Selain itu, strategi pencegahan harus melibatkan literasi digital. Program edukasi publik bisa diarahkan pada cara mengenali deepfake, membedakan konten asli dan palsu, serta melatih keterampilan melaporkan konten ilegal dengan mudah. Kreator konten pun perlu diberi dukungan, misalnya dengan fitur moderasi komentar yang lebih cerdas dan cepat. Dengan begitu, kanal mereka tetap bersih tanpa mengorbankan interaksi dengan audiens asli.

Tanpa langkah serius, kolom komentar di YouTube akan terus dibanjiri promosi judi dan beranda Facebook akan terus menampilkan wajah-wajah yang dipalsukan. Ruang digital akan berubah menjadi kasino raksasa yang beroperasi tanpa dinding.

Pada akhirnya, ini bukan semata soal perjudian. Ini soal bagaimana kita menjaga integritas ruang digital sebagai ruang publik. Jika komentar-komentar dan konten palsu dibiarkan, yang kita warisi kepada generasi mendatang hanyalah dunia maya yang keruh, penuh jebakan, dan kehilangan kepercayaan.

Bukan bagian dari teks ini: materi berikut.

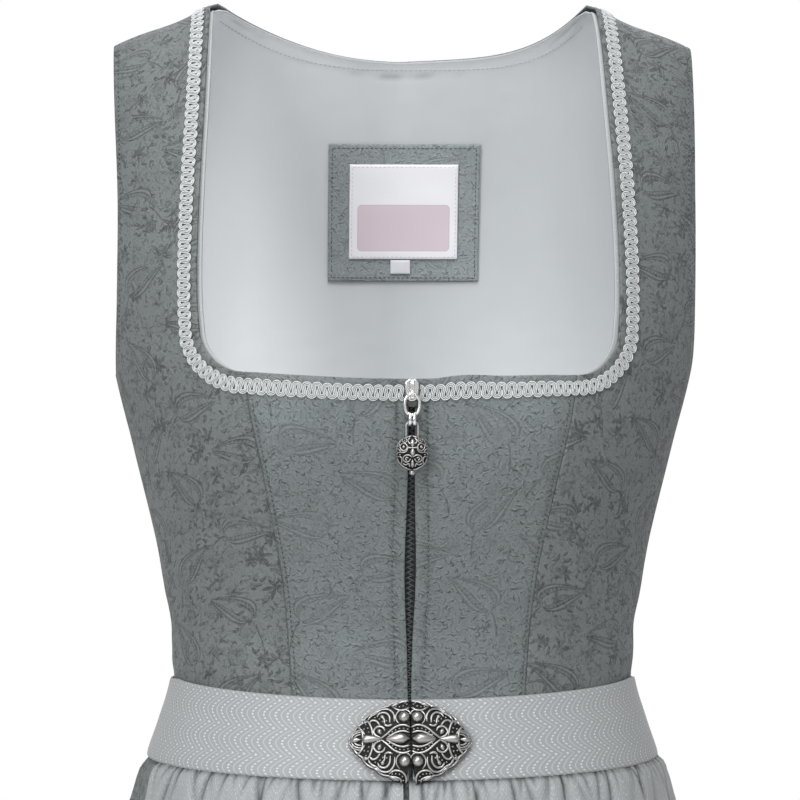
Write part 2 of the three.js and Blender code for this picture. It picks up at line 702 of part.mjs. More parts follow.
// A geometry as a closed solid, for joining and cutting.
function solidOf(geometry) {
  const flat = geometry.index ? geometry.toNonIndexed() : geometry;
  const position = flat.getAttribute("position");
  const keys = new Map();
  const vertices = [];
  const triangles = [];
  const vertexOf = (i) => {
    const p = [position.getX(i), position.getY(i), position.getZ(i)];
    const key = p.map((v) => Math.round(v * 1e4)).join();
    if (!keys.has(key)) {
      keys.set(key, vertices.length / 3);
      vertices.push(...p);
    }
    return keys.get(key);
  };
  for (let i = 0; i < position.count; i += 3) {
    const triangle = [vertexOf(i), vertexOf(i + 1), vertexOf(i + 2)];
    if (new Set(triangle).size === 3) triangles.push(...triangle);
  }
  const mesh = new wasm.Mesh({
    numProp: 3,
    vertProperties: new Float32Array(vertices),
    triVerts: new Uint32Array(triangles),
  });
  return new wasm.Manifold(mesh);
}

// A closed solid back as a geometry.
function geometryFrom(solid) {
  const mesh = solid.getMesh();
  const points = [];
  for (let i = 0; i < mesh.vertProperties.length; i += mesh.numProp) {
    points.push(new THREE.Vector3(...mesh.vertProperties.slice(i, i + 3)));
  }
  const triangles = [];
  for (let i = 0; i < mesh.triVerts.length; i += 3) triangles.push([...mesh.triVerts.slice(i, i + 3)]);
  return geometryOf(points, triangles);
}

function joined(geometries) {
  return geometryFrom(geometries.map(solidOf).reduce((all, next) => all.add(next)));
}

const boxAt = (size, centre) => new THREE.BoxGeometry(...size).translate(...centre);

// The hinge of the link lies under the slider's bridge, and the hinge of the charm
// at the link's lower eye. Both run along X.
const SLIDER_FACE = frontFace(SLIDER.z) + 0.5;
const LINK_PIVOT = { y: -(SLIDER_FACE + SLIDER.thick + BRIDGE.space / 2), z: SLIDER.z - 2.2 };
const EYE_CENTRE = { y: LINK_PIVOT.y, z: LINK_PIVOT.z - EYE.drop };
const CHARM_PIVOT = { y: EYE_CENTRE.y, z: EYE_CENTRE.z - EYE.halfTall + EYE.thick + 0.85 };

function zipSlider() {
  const plate = SLIDER_FACE + SLIDER.thick;
  const rise = BRIDGE.space + BRIDGE.thick;
  const ends = SLIDER.tall / 2 - 1.35;
  const bodyY = -(SLIDER_FACE + SLIDER.thick / 2);
  const body = boxAt([SLIDER.width, SLIDER.thick, SLIDER.tall], [0, bodyY, SLIDER.z]);
  const foot = boxAt([1.8, 2, SLIDER.tall * 0.7], [0, -(SLIDER_FACE - 0.6), SLIDER.z]);
  const leg = (z) => boxAt([BRIDGE.width, rise + 0.3, BRIDGE.leg], [0, -(plate + rise / 2 - 0.15), z]);
  const barY = -(plate + BRIDGE.space + BRIDGE.thick / 2);
  const bar = boxAt([BRIDGE.width, BRIDGE.thick, 2 * ends + BRIDGE.leg], [0, barY, SLIDER.z]);
  return joined([body, foot, leg(SLIDER.z + ends), leg(SLIDER.z - ends), bar]);
}

// A ring of round wire in a plane across Y, from its top at the hinge down.
function frontRing(y, top, half, tall, thickness) {
  const points = [];
  const count = 14;
  for (let i = 0; i < count; i++) {
    const angle = (i / count) * 2 * Math.PI;
    points.push(new THREE.Vector3(half * Math.sin(angle), y, top - (tall / 2) * (1 - Math.cos(angle))));
  }
  return wire(points, thickness, true, 28, 6);
}

// A flat ring in a plane across X, which the charm's bail runs through.
function sideRing(centre, halfDeep, halfTall, thickness, width) {
  const outline = new THREE.Shape().absellipse(0, 0, halfDeep, halfTall, 0, 2 * Math.PI);
  outline.holes.push(
    new THREE.Path().absellipse(0, 0, halfDeep - thickness, halfTall - thickness, 0, 2 * Math.PI),
  );
  return new THREE.ExtrudeGeometry(outline, { depth: width, bevelEnabled: false, curveSegments: 16 })
    .translate(0, 0, -width / 2)
    .rotateY(Math.PI / 2)
    .rotateX(Math.PI / 2)
    .translate(0, centre.y, centre.z);
}

function pullLink() {
  const ring = frontRing(LINK_PIVOT.y, LINK_PIVOT.z, LINK.half, LINK.tall, LINK.wire);
  const eye = sideRing(EYE_CENTRE, EYE.halfDeep, EYE.halfTall, EYE.thick, EYE.wide);
  return joined([ring, eye]);
}

// The charm's bail runs through the link's eye, over its lowest point.
function charmSolid() {
  const { y, z } = CHARM_PIVOT;
  const bail = [
    [-CHARM.bailHalf, -CHARM.bailDrop],
    [-CHARM.bailHalf, -1.6],
    [-CHARM.bailHalf * 0.72, -0.25],
    [0, 0],
    [CHARM.bailHalf * 0.72, -0.25],
    [CHARM.bailHalf, -1.6],
    [CHARM.bailHalf, -CHARM.bailDrop],
  ];
  const points = bail.map(([x, dz]) => new THREE.Vector3(x, y, z + dz));
  const loop = wire(points, CHARM.wire, false, 18, 6);
  const profile = [];
  const rings = 8;
  for (let i = 0; i <= rings; i++) {
    const angle = -Math.PI / 2 + (i / rings) * Math.PI;
    profile.push(new THREE.Vector2(i === 0 || i === rings ? 0 : Math.cos(angle), Math.sin(angle)));
  }
  const centre = z - CHARM.bailDrop - CHARM.tall + 0.8;
  const ball = new THREE.LatheGeometry(profile, 16)
    .rotateX(Math.PI / 2)
    .scale(CHARM.half, CHARM.deep, CHARM.tall)
    .translate(0, y, centre);
  const bead = new THREE.SphereGeometry(CHARM.bead, 8, 6).translate(0, y, centre - CHARM.tall - 0.7);
  return joined([loop, ball, bead]);
}

// The labels inside the back: a patch of the dress cloth, a woven label on it and a
// small tag under the label. offset is how far the face away from the lining stands.
const LABEL_CLOTH = 1;
const LABELS = {
  label_patch: { x: 4, width: 83, top: -65.2, bottom: -139.4, offset: -5, columns: 6, rows: 5 },
  label_woven: { x: 4, width: 60, top: -75.5, bottom: -127, offset: -6.5, columns: 4, rows: 4 },
  label_tag: { x: 2.5, width: 11, top: -127.6, bottom: -135.2, offset: -6.5, columns: 1, rows: 1 },
};

// The climb at which the figure reaches a true height, x from the centre line.
const climbTo = (x, z) => Math.asin((z - ARMPIT_Z) / (ridgeZ(x) - ARMPIT_Z));

function labelPiece(label) {
  const inner = [];
  const outer = [];
  for (let r = 0; r <= label.rows; r++) {
    const innerRow = [];
    const outerRow = [];
    for (let c = 0; c <= label.columns; c++) {
      const x = label.x + label.width * (c / label.columns - 0.5);
      const level = { z: ARMPIT_Z, climb: climbTo(x, mix(label.bottom, label.top, r / label.rows)) };
      const turn = Math.abs(x) < 1e-6 ? Math.PI : turnAt(x, heightOf(level), true);
      innerRow.push(offFigure(turn, level, label.offset));
      outerRow.push(offFigure(turn, level, label.offset + LABEL_CLOTH));
    }
    inner.push(innerRow);
    outer.push(outerRow);
  }
  return wall(inner, outer);
}

// Materials, one for each finish on the dress.
const finish = (color, roughness, metalness = 0) =>
  new THREE.MeshStandardMaterial({ color, roughness, metalness, side: THREE.FrontSide });
const JACQUARD = finish(0x5e6869, 0.75);
const LINING_CLOTH = finish(0xbfc4c6, 0.8);
const APRON_SATIN = finish(0xb2b7b9, 0.55);
const BRAID = finish(0xd6dadb, 0.6);
const ZIP_BLACK = finish(0x23282b, 0.6);
const SILVER = finish(0xd8d8d6, 0.3, 1);
const OLD_SILVER = finish(0x8f8d8a, 0.4, 1);
const WHITE_LABEL = finish(0xe9e8ee, 0.7);

const dirndl = new THREE.Group();
const add = (name, geometry, material) => {
  const mesh = new THREE.Mesh(geometry, material);
  mesh.name = name;
  dirndl.add(mesh);
};
const addPair = (name, geometry, material) => {
  add(name + "_left", geometry, material);
  add(name + "_right", mirrored(geometry), material);
};

const liningOut = -LINING_GAP;
const liningIn = -LINING_GAP - LINING;
const shellUpper = [...CORNER_ROWS, ...SIDE_TIP_ROWS, ...STRAP_ROWS];

addPair("front", frontPanel(0, SHELL, (z) => along(ZIP_SLIT, z, "x"), 5), JACQUARD);
addPair("side_front", sideFrontPanel(0, SHELL, shellUpper, 0, 6), JACQUARD);
addPair("side_back", sideBackPanel(0, SHELL, 5), JACQUARD);
const seamRows = LOWER_ROWS.length + CORNER_ROWS.length + SIDE_TIP_ROWS.length;
add("back", backPiece(0, SHELL, shellUpper, seamRows, centreBackSide, 0, 12), JACQUARD);

const liningZipSide = () => ZIP.tapeHalf + 1.5;
addPair("lining_front", frontPanel(liningIn, liningOut, liningZipSide, 3), LINING_CLOTH);
addPair(
  "lining_side_front",
  sideFrontPanel(liningIn, liningOut, LINING_UPPER_ROWS, LINING_SHOWS, 4),
  LINING_CLOTH,
);
const liningFixed = LOWER_ROWS.length + 4;
add(
  "lining_back",
  backPiece(liningIn, liningOut, LINING_UPPER_ROWS, liningFixed, liningBackSide, 0, 12),
  LINING_CLOTH,
);
add("label_patch", labelPiece(LABELS.label_patch), JACQUARD);
add("label_woven", labelPiece(LABELS.label_woven), WHITE_LABEL);
add("label_tag", labelPiece(LABELS.label_tag), WHITE_LABEL);

addPair("neck_braid", braidStrip(), BRAID);
add("zip", zipTape(), ZIP_BLACK);
add("zip_slider", zipSlider(), SILVER);
add("pull_link", pullLink(), SILVER);
add("pull_charm", charmSolid(), OLD_SILVER);

const quarter = SKIRT_COLUMNS / 4;
add("skirt_front", skirtHalf(-quarter, quarter), JACQUARD);
add("skirt_back", skirtHalf(quarter, 3 * quarter), JACQUARD);
add("apron_band", apronBand(), APRON_SATIN);
add("apron_left", apronHalf(APRON_LEFT), APRON_SATIN);
add("apron_right", apronHalf(APRON_RIGHT), APRON_SATIN);
addPair("clasp", claspHalf(), OLD_SILVER);

export default dirndl;
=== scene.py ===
import math

import bpy
import numpy as np
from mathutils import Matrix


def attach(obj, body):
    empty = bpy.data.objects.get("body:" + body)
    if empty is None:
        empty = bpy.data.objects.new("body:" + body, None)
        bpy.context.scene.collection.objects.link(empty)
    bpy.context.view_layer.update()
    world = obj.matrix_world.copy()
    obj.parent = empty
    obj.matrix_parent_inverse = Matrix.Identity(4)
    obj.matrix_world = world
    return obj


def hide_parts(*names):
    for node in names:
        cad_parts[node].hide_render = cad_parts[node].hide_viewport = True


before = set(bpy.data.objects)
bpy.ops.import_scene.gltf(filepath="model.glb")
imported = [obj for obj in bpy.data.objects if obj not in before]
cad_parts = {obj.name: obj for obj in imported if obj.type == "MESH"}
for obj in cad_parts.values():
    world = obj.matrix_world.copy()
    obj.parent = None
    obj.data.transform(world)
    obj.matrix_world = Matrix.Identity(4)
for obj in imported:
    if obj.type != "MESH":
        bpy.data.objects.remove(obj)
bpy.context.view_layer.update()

MM = 0.001
TURN = 2 * np.pi

# Heights, from the shoulder seams down, and the cloths' places, as in the model.
ARMPIT = -191.0
NECK_BOTTOM = -191.2
WAIST = -370.0
HEM = -968.0
SHELL = 1.2
LINING_IN = -3.0
LINING_OUT = -2.0
LINING_SHOWS = 1.1
SKIRT_CLOTH = 1.2
SEAM_HALF = 0.02
STRAP_NECK_X = 99.6
STRAP_ARM_X = 149.5


def table(columns, *rows):
    """A short table with named columns, sorted by its first one, the height."""
    ordered = sorted(rows)
    names = columns.split()
    return {name: np.array([row[i] for row in ordered], float) for i, name in enumerate(names)}


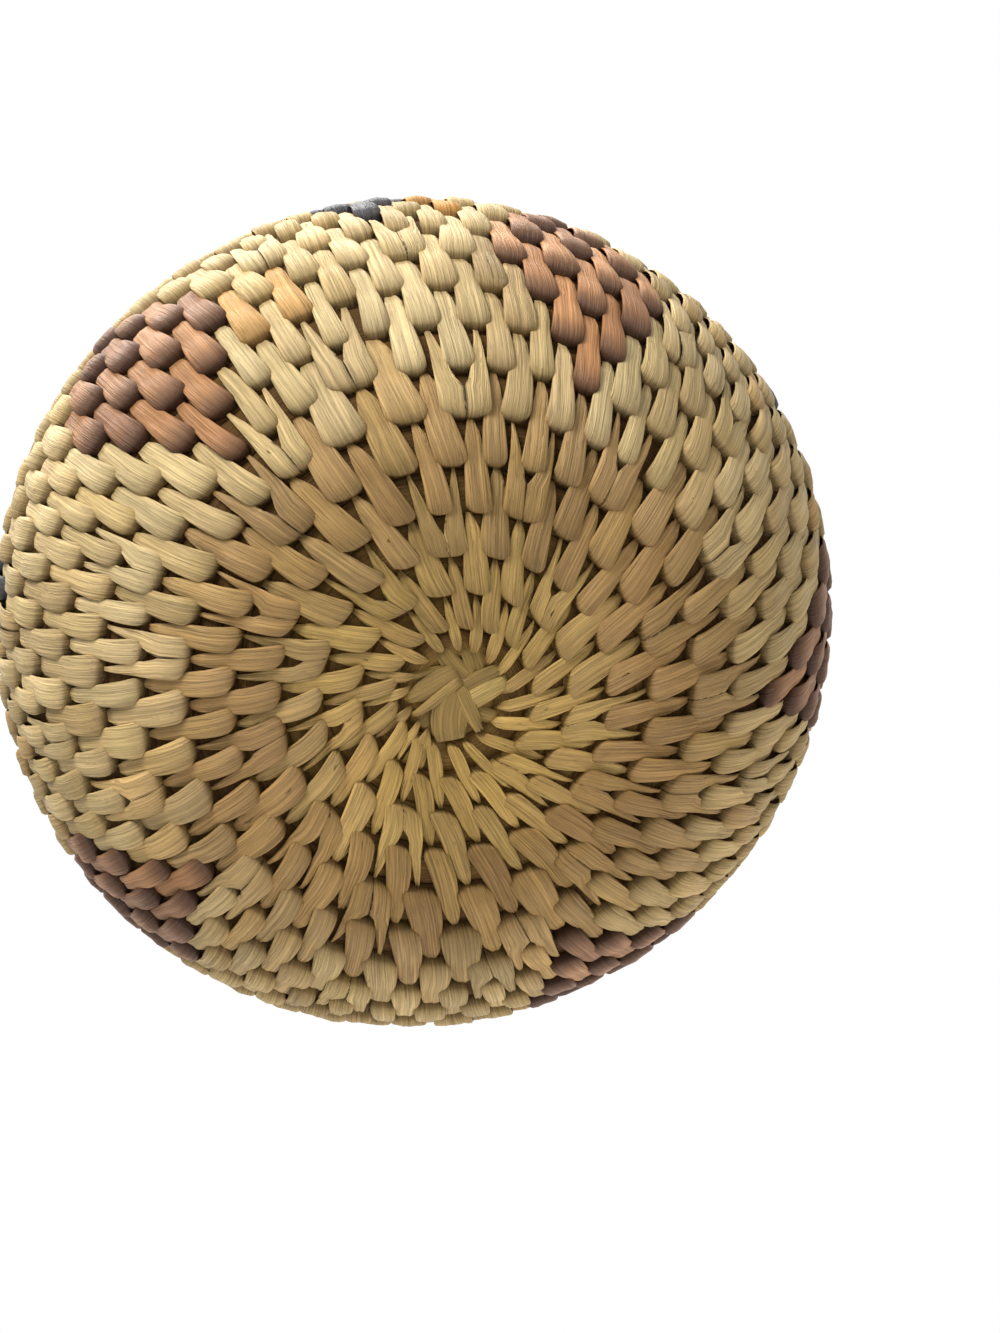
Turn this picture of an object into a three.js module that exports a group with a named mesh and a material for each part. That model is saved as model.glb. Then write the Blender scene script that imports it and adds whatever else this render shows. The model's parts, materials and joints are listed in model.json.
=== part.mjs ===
// A round lidded basket of coiled palm fibre, in millimetres, +Z up.
// It stands on its flat base at z = 0, and the lid's knob is at the top.
//
// The basket is sewn from one bundle of fibre, wound round and round from a small plaited
// knot in the middle of the base. Here each stretch of that bundle is one unbroken tube with
// six sides, which winds from the middle outwards and up the wall. The lid is wound the same
// way from a knot of its own and carries a collar that drops into the mouth, and a coiled knob.

import * as THREE from 'three';

// The body
const bodyDiameter = 160;
const baseFlatDiameter = 57;
const shoulderBend = 46;
const mouthDiameter = 92;
const wallThickness = 6.4;
const standingCut = 0.5;

// The bundle: one round of it is a thin one at the knot and a full one after a few rounds
const firstRoundWidth = 5;
const roundWidth = 8.2;
const roundsToFull = 6;
const roundSlit = 0.62;
const thinnestEnd = 2.4;
const flatShare = 0.56;
const startAngle = 59;
const stepsPerRound = 20;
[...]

Mungkin benar pepatah lama yang mengatakan perjudian selalu mencari celah dari lorong sempit kampung hingga ruang maya paling modern. Bedanya, kini ia hadir dengan wajah tokoh publik yang kita kenal, berbicara dalam bahasa yang kita percaya, tetapi sejatinya hanyalah bayangan dari teknologi yang disalahgunakan.